The vast majority of established funds are in New York or Boston. There are some very reputable funds in California, Chicago, and Texas, but a lot fewer. But there are tons of unestablished funds in all cities, which can offer some appealing opportunities.
Getting promoted in this industry involves factors in and out of your control. In order to get promoted at any fund, you'll need to be able to put in long hours, get along well with senior members of the firm, learn new things quickly, and show great attention to detail. But you also will need to be working at a fund which is making successful investments and continues to grow, because firms can only promote aggressively if they are expanding aggressively.

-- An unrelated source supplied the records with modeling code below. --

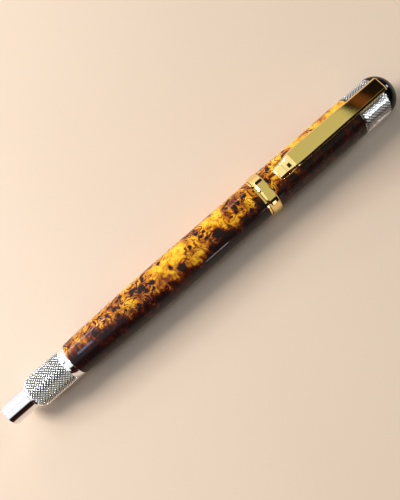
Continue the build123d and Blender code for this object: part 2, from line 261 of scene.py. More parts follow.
class Shader:
    """The nodes of a material or world under construction. Texture lengths are in millimetres."""

    def __init__(self, owner):
        self.owner = owner
        owner.use_nodes = True
        self.tree = owner.node_tree
        self.surface = self.tree.nodes.get("Principled BSDF") or self.tree.nodes["Background"]

    def add(self, kind, inputs=(), **settings):
        node = self.tree.nodes.new(kind)
        for key, value in settings.items():
            setattr(node, key, value)
        for key, value in dict(inputs).items():
            self.put(node.inputs[key], value)
        return node

    def put(self, socket, value):
        if isinstance(value, bpy.types.NodeSocket):
            self.tree.links.new(value, socket)
        else:
            socket.default_value = value

    def set(self, **inputs):
        for key, value in inputs.items():
            self.put(self.surface.inputs[key.replace("_", " ")], value)

    def math(self, operation, a, b=0.0, c=0.0, clamp=False):
        node = self.add("ShaderNodeMath", {0: a, 1: b, 2: c}, operation=operation)
        node.use_clamp = clamp
        return node.outputs[0]

    def vector(self, operation, a, b=(0, 0, 0)):
        return self.add("ShaderNodeVectorMath", {0: a, 1: b}, operation=operation)

    def place(self):
        """Position about the pen's axis in millimetres, fixed to the piece."""
        place = self.add("ShaderNodeTexCoord").outputs["Object"]
        centred = self.vector("SUBTRACT", place, (0, 0, AXIS_Z)).outputs[0]
        scaled = self.add("ShaderNodeVectorMath", {0: centred, "Scale": 1 / MM}, operation="SCALE")
        return scaled.outputs[0]

    def stretched(self, place, x, y, z):
        return self.vector("MULTIPLY", place, (x, y, z)).outputs[0]

    def noise(self, place, scale, detail=2.0, roughness=0.5, distortion=0.0):
        node = self.add("ShaderNodeTexNoise", {"Vector": place, "Scale": scale, "Detail": detail,
                                               "Roughness": roughness, "Distortion": distortion})
        return node.outputs["Fac"], node.outputs["Color"]

    def warped(self, place, scale, amount, detail=1.0):
        """The place pushed about by noise, by up to half the amount each way."""
        push = self.vector("SUBTRACT", self.noise(place, scale, detail)[1], (0.5, 0.5, 0.5))
        push = self.add("ShaderNodeVectorMath", {0: push.outputs[0], "Scale": amount},
                        operation="SCALE")
        return self.vector("ADD", place, push.outputs[0]).outputs[0]

    def step(self, value, low, high, start=0.0, end=1.0):
        """A smooth step of value from start at low to end at high."""
        node = self.add("ShaderNodeMapRange", {"Value": value, "From Min": low, "From Max": high,
                                               "To Min": start, "To Max": end},
                        interpolation_type="SMOOTHSTEP")
        return node.outputs[0]

    def ramp(self, value, *stops):
        node = self.add("ShaderNodeValToRGB", {0: value})
        elements = node.color_ramp.elements
        while len(elements) < len(stops):
            elements.new(1.0)
        for element, (position, colour) in zip(elements, stops):
            element.position = position
            element.color = (*colour, 1.0)
        return node.outputs[0]

    def mix(self, share, a, b):
        node = self.add("ShaderNodeMix", data_type="RGBA")
        self.put(node.inputs["Factor"], share)
        self.put(node.inputs["A"], a)
        self.put(node.inputs["B"], b)
        return node.outputs["Result"]

    def bump(self, height, distance, strength=1.0):
        """Relief of a height in millimetres."""
        node = self.add("ShaderNodeBump", {"Height": height, "Distance": distance * MM,
                                           "Strength": strength})
        return node.outputs[0]


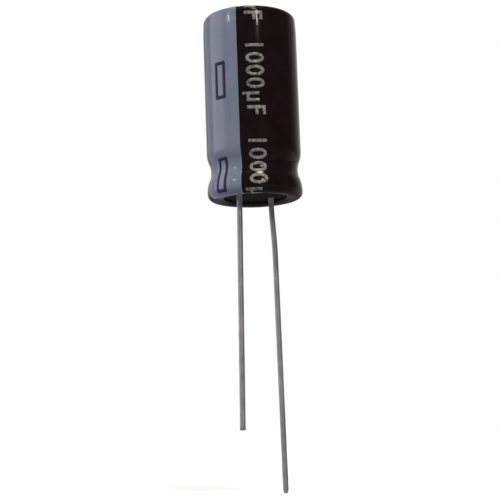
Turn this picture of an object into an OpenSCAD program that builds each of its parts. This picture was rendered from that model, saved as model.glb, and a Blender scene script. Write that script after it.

To be totally honest, there is a very ominous tail risk on a long-term career here, which is that public policy changes could rock the industry. There are 2-3 simple laws which would severely impair the long-term earning potential for the top earners in the industry - and, to be honest, some of these changes may be warranted, reasonable, and politically popular. If you are just looking to break into the industry now, it may be 15-20 years before you reach the senior level of a successful firm. There will be at least 3 different Presidents during that time. If you're pursuing a long-term career in Private Equity, you should be doing it with a lot of tolerance for risk.